In this case, a business analyst’s communication and social skills will become essential to sway leadership decisions within a company.
Both BAs and PMs Need Soft Skills to Thrive
Soft skills are the driving force behind Business Analysts and Project Managers.
Harrison isn’t the only one who points to soft skills as a connection between BAs and PMs. More managers and leadership teams are starting to understand the value of these two positions as guides and advocates for the work, not just technical developers and thinkers.
“While technical skills are important for systems development, it has become apparent that delivering a system is more about communication and people skills more than anything else,” Gary Tan, founder of Project-Skills writes. “Give me a state-of-the-art technology, but with little rapport and communication between developers and users – and I can almost guarantee project failure.”
Dr.

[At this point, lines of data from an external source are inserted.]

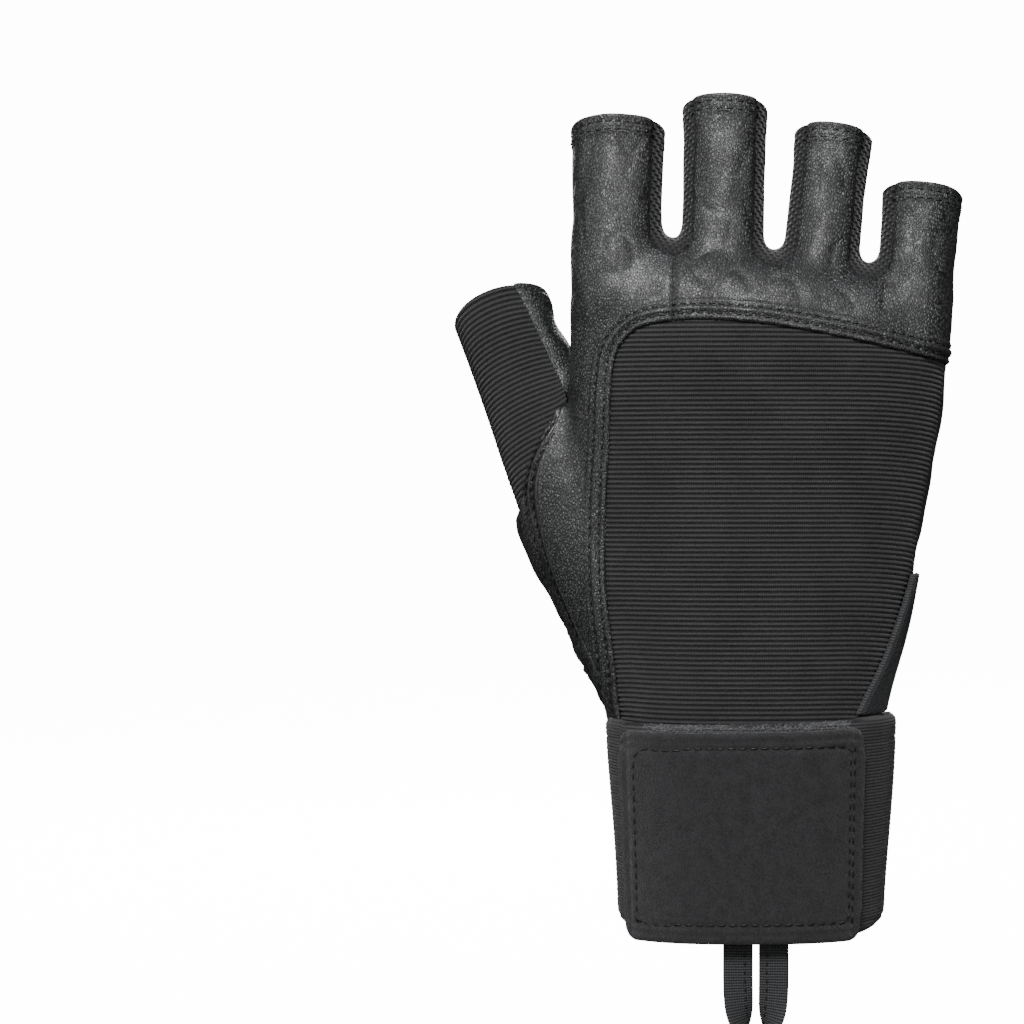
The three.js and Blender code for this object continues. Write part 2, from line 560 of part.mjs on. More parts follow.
// The pull tab on a finger's palm side: a band between the gussets and a tongue that leans out over its rim.
function pullTab(finger) {
  const low = SEAM;
  const high = SEAM + PULL_PLY;
  const rim = 1 - 0.4 / finger.length;
  const foot = rim - PULL_BAND / finger.length;
  const place = (up) => tableShare(up);
  const half = fingerAt(finger, 1).half;
  const spare = Math.acos(THREE.MathUtils.clamp((half - GUSSET_REACH - 2 * SEAM) / half, 0, 1)) * 1.08;
  const count = 12;
  const band = loft(Array.from({ length: count + 1 }, (_, k) => {
    const angle = lerp(spare, Math.PI - spare, k / count);
    return [fingerPoint(finger, place(foot), angle, low), fingerPoint(finger, place(foot), angle, high),
      fingerPoint(finger, place(rim), angle, high), fingerPoint(finger, place(rim), angle, low)];
  }));
  const root = fingerPoint(finger, place(rim), Math.PI / 2, (low + high) / 2);
  const bend = 6;
  const tongue = [];
  let point = root.clone().add(new THREE.Vector3(0, -0.25, -PULL_ROOT));
  for (let k = 0; k <= bend; k++) {
    const lean = PULL_LEAN * THREE.MathUtils.smoothstep(k, 0, bend - 2);
    const across = new THREE.Vector3(PULL_WIDTH / 2, 0, 0);
    const out = new THREE.Vector3(0, Math.cos(lean), -Math.sin(lean)).multiplyScalar(PULL_PLY * 0.48);
    tongue.push([point.clone().sub(across).sub(out), point.clone().add(across).sub(out),
      point.clone().add(across).add(out), point.clone().sub(across).add(out)]);
    const onward = new THREE.Vector3(0, Math.sin(lean), Math.cos(lean));
    point = point.clone().addScaledVector(onward, (PULL_LENGTH + PULL_ROOT) / bend);
  }
  return band.add(loft(tongue));
}

// The place along a finger's table that lies a share of its length above the web.
function tableShare(up) {
  let [low, high] = [0, 1];
  for (let i = 0; i < 30; i++) {
    const mid = (low + high) / 2;
    if (column(FINGER_ROWS, "up", mid) < up) low = mid;
    else high = mid;
  }
  return low;
}

// The folded leather patch that strengthens the crotch of the thumb, seen on the palm side.
function crotchPatch() {
  const shell = skin(SEAM + PATCH_PLY).subtract(skin(SEAM));
  return shell.intersect(prism(placed(CROTCH_PATCH))).subtract(backHalf(HAND_DEPTH / 5));
}

// The hanging loop of tape: two legs sewn flat under the cuff that turn on edge where they meet below.
function hangLoop() {
  const steps = 34;
  const depth = -0.6 * HAND_DEPTH + CUFF_WALL / 2;
  const top = CUFF_BOTTOM - SEAM;
  const middle = LOOP_ACROSS * HAND_WIDTH;
  const rings = [];
  for (let k = 0; k <= steps; k++) {
    const s = (k / steps) * 2 - 1;
    const bottomness = 1 - Math.abs(s) ** 2.6;
    const bow = 1 + 0.22 * Math.sin(Math.PI * Math.abs(s));
    const x = middle + Math.sign(s) * LOOP_SPREAD * bow * Math.abs(s) ** 0.55;
    const z = top - (LOOP_DROP + top) * bottomness ** 0.8;
    rings.push({ x, z, s });
  }
  return loft(rings.map(({ x, z, s }, k) => {
    const before = rings[Math.max(0, k - 1)];
    const after = rings[Math.min(steps, k + 1)];
    const along = new THREE.Vector3(after.x - before.x, 0, after.z - before.z).normalize();
    const twist = (1 - THREE.MathUtils.smoothstep(Math.abs(s), 0.2, 0.92)) * (Math.PI / 2) * 0.86;
    const flat = new THREE.Vector3(-along.z, 0, along.x);
    const wide = flat.clone().multiplyScalar(Math.cos(twist)).add(new THREE.Vector3(0, Math.sin(twist), 0));
    const thin = new THREE.Vector3().crossVectors(along, wide).normalize();
    const centre = new THREE.Vector3(x, depth + LOOP_PLY * 0.2, z);
    return [[-1, -1], [1, -1], [1, 1], [-1, 1]].map(([a, b]) =>
      centre.clone().addScaledVector(wide, (a * LOOP_TAPE) / 2).addScaledVector(thin, (b * LOOP_PLY) / 2));
  }));
}

const LEATHER = { color: 0x232526, roughness: 0.42, metalness: 0 };
const ELASTIC = { color: 0x1c1c1e, roughness: 0.9, metalness: 0 };
const KNIT = { color: 0x161617, roughness: 0.95, metalness: 0 };
const SUEDE = { color: 0x1d1d1f, roughness: 1, metalness: 0 };

const glove = new THREE.Group();
function piece(name, cut, look) {
  const { vertProperties, triVerts, numProp } = largest(cut).getMesh();
  const position = new Float32Array((vertProperties.length / numProp) * 3);
  for (let i = 0; i < position.length / 3; i++) {
    position.set(vertProperties.subarray(i * numProp, i * numProp + 3), i * 3);
  }
  const geometry = new THREE.BufferGeometry()
    .setAttribute("position", new THREE.BufferAttribute(position, 3))
    .setIndex(new THREE.BufferAttribute(triVerts, 1));
  const mesh = new THREE.Mesh(geometry, new THREE.MeshStandardMaterial(look));
  mesh.name = name;
  glove.add(mesh);
}

piece("palm_leather", palmSide.subtract(saddleRegion(SEAM)), LEATHER);
piece("thumb_saddle", palmSide.intersect(saddleRegion(0)), LEATHER);
piece("thumb_fabric", panels.intersect(thumbFabricSpace), ELASTIC);
piece("thumb_strip", thumbLess.intersect(stripSpace), LEATHER);
piece("index_panel", backLeather.intersect(leftOf(indexSeam - SEAM)), LEATHER);
piece("knuckle_yoke", backLeather.subtract(leftOf(indexSeam)), LEATHER);
piece("back_fabric", backSide.intersect(backFabricRegion(0)), ELASTIC);
for (const [name, cut] of gussets) piece(name, cut, KNIT);

const cuff = handSolid(0).subtract(handSolid(-CUFF_WALL)).intersect(slab(CUFF_BOTTOM, WRAP_HEIGHT));
piece("wrist_cuff", cuff, ELASTIC);
piece("wrist_wrap", wristWrap(), ELASTIC);
piece("closure_tab", closureTab(), SUEDE);
piece("strap_anchor", strapAnchor(), ELASTIC);
piece("crotch_patch", crotchPatch(), LEATHER);
piece("hang_loop", hangLoop(), ELASTIC);
for (const finger of [MIDDLE, RING]) piece(`pull_tab_${finger.name}`, pullTab(finger), SUEDE);

export default glove;
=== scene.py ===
# %% [markdown]
# # A weightlifting glove
# This lesson dresses a right-hand weightlifting glove: thin black leather, ribbed elastic over the back
# of the hand and the thumb, knit between the fingers, and a long elastic wrap wound round the wrist. The
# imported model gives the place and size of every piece. Each cell below makes one piece or one finish and
# says how the real one is made.

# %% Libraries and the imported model
import math

import bpy
import numpy as np
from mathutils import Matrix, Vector, noise
from mathutils.bvhtree import BVHTree


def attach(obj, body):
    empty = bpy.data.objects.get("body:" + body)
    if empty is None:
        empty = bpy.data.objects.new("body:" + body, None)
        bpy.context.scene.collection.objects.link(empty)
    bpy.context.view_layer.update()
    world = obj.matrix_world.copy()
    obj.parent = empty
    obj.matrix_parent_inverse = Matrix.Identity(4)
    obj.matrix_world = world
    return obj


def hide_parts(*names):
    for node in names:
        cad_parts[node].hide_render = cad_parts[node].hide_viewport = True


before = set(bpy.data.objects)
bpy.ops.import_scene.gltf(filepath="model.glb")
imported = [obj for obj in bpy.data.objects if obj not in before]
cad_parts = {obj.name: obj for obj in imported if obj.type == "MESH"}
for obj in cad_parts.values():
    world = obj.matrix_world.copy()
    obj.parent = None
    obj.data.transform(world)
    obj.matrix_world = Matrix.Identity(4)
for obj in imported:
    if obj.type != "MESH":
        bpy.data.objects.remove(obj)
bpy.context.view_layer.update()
print("packed nodes:", len(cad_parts))

# %% [markdown]
# ## Working in millimetres
# A glove is a matter of millimetres: a stitch is 2 mm long, a rib 1.2 mm. All shapes here are arrays of
# points in millimetres, and become metres only when Blender gets the mesh. Working on whole arrays keeps
# a surface of a hundred thousand points quick to bend.

# %% From arrays to objects
MM = 0.001
IMAGE_SIZE = 1024


def mesh_object(name, points, faces, uv=None):
    """A smooth-shaded object from points in millimetres and triangles or quads, with an optional UV map."""
    mesh = bpy.data.meshes.new(name)
    sides = faces.shape[1]
    mesh.vertices.add(len(points))
    mesh.vertices.foreach_set("co", (np.asarray(points) * MM).astype(np.float32).ravel())
    mesh.loops.add(faces.size)
    mesh.loops.foreach_set("vertex_index", faces.astype(np.int32).ravel())
    mesh.polygons.add(len(faces))
    mesh.polygons.foreach_set("loop_start", np.arange(0, faces.size, sides, dtype=np.int32))
    mesh.update(calc_edges=True)
    mesh.polygons.foreach_set("use_smooth", np.ones(len(faces), dtype=bool))
    if uv is not None:
        layer = mesh.uv_layers.new(name="cloth")
        layer.data.foreach_set("uv", uv[faces.ravel()].astype(np.float32).ravel())
    made = bpy.data.objects.new(name, mesh)
    bpy.context.scene.collection.objects.link(made)
    return made


def arrays_of(thing):
    """Points in millimetres and triangles of an object, with its modifiers applied."""
    evaluated = thing.evaluated_get(bpy.context.evaluated_depsgraph_get())
    mesh = evaluated.to_mesh()
    mesh.calc_loop_triangles()
    points = np.empty(len(mesh.vertices) * 3)
    mesh.vertices.foreach_get("co", points)
    faces = np.empty(len(mesh.loop_triangles) * 3, dtype=np.int32)
    mesh.loop_triangles.foreach_get("vertices", faces)
    evaluated.to_mesh_clear()
    return points.reshape(-1, 3) / MM, faces.reshape(-1, 3)


def normals_of(points, faces):
    """Outward unit normals at the points of a triangle mesh."""
    a, b, c = (points[faces[:, k]] for k in range(3))
    facing = np.cross(b - a, c - a)
    total = np.zeros_like(points)
    for k in range(3):
        np.add.at(total, faces[:, k], facing)
    return total / np.maximum(np.linalg.norm(total, axis=1, keepdims=True), 1e-9)


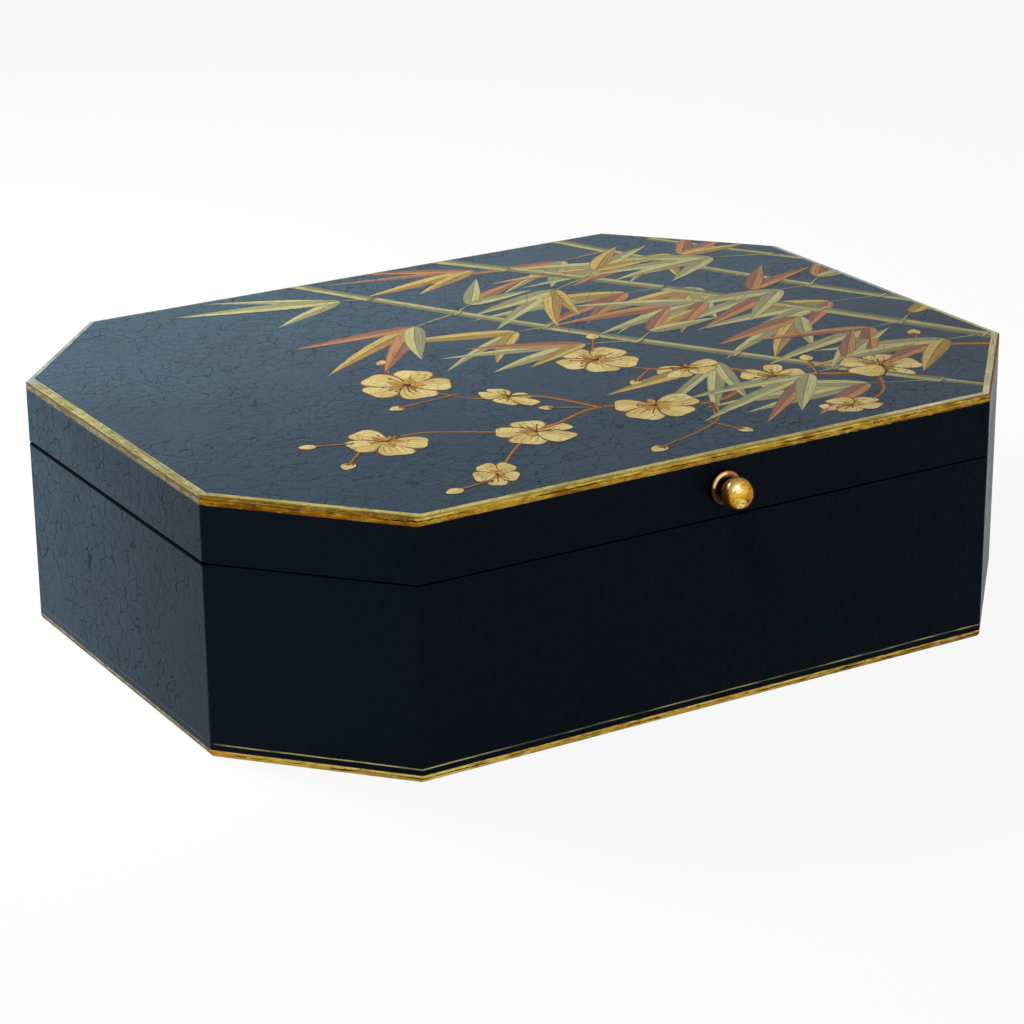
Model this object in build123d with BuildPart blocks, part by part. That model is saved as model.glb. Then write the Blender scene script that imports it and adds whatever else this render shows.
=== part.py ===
from build123d import *
import math
import os

# A lacquered wooden box with clipped corners and a hinged lid.
# X runs along the front, Y from front to back and Z up. The origin is in the middle of the
# face that the box rests on. Every size is in millimetres.

# The closed box
length = 318.0
depth = 244.0
height = 89.0
lid_height = 21.8
corner_length = 47.7  # what a clipped corner takes off the front
corner_depth = 53.3  # what it takes off the side

# Walls and boards
wall = 9.0
bottom_edge = 3.0  # thickness of the bottom board where its edge shows
bottom_plug = 3.0  # its thicker middle, which sits inside the walls
top_edge = 3.0  # the same two sizes of the lid board
top_plug = 2.0
plug_clearance = 0.1
upright_radius = 1.2  # the eight upright corners
seam_gap = 0.5  # the open line that shows round the seam
seam_gap_depth = 3.0
seam_radius = 0.4  # the two edges of that line
top_radius = 0.6
bottom_radius = 2.4
mitre_overrun = 5.0  # how far the mitre cuts run past the walls

# Linings and pads
lining = 1.2
lining_setback = 3.0  # from the seam to the edge of a lining
floor_pad_height = 5.0
lid_pad_height = 4.0
pad_clearance = 0.5
pad_radius = 1.6

# Hinges, with their axis along the rear seam
hinge_length = 30.0
hinge_margin = 26.0  # from the end of the rear side to the hinge
knuckle_count = 5
knuckle_gap = 0.15
barrel_radius = 2.5
barrel_clearance = 0.3
hinge_inset = 2.2  # from the rear face to the axis
leaf_reach = 6.3  # from the axis to the leaf's inner edge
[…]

Emad Rahim, program director at Bellevue University, says that educators tend to focus on the technical side of project management when teaching instead of providing students with resources to build people skills and leadership training.
The PMs who lack these crucial soft skills often struggle in the field, making it easier for a business analyst with high emotional intelligence to sweep in and take their place.
The Value of BAs and PMs in an Organization is Equal
Both project managers and business analysts have their own place within an organization, and one isn’t more important than the other. Ignoring one role or expecting one person to do the tasks of both only hinders the growth of a company.
“I know in some organizations, the BA has been seen as subordinate to the PM,” Joy Beatty, vice president of SeiLabs, writes. “I very much disagree with that organizational structure. They are peers. They are often in totally different organizations even. Either way, both roles really demand the respect of the other.”
Just because BAs and PMs can take on the tasks of others doesn’t mean they can’t or shouldn’t stand on their own. Companies need both positions to succeed, and applicants need to make sure they’re being hired for one role, not both.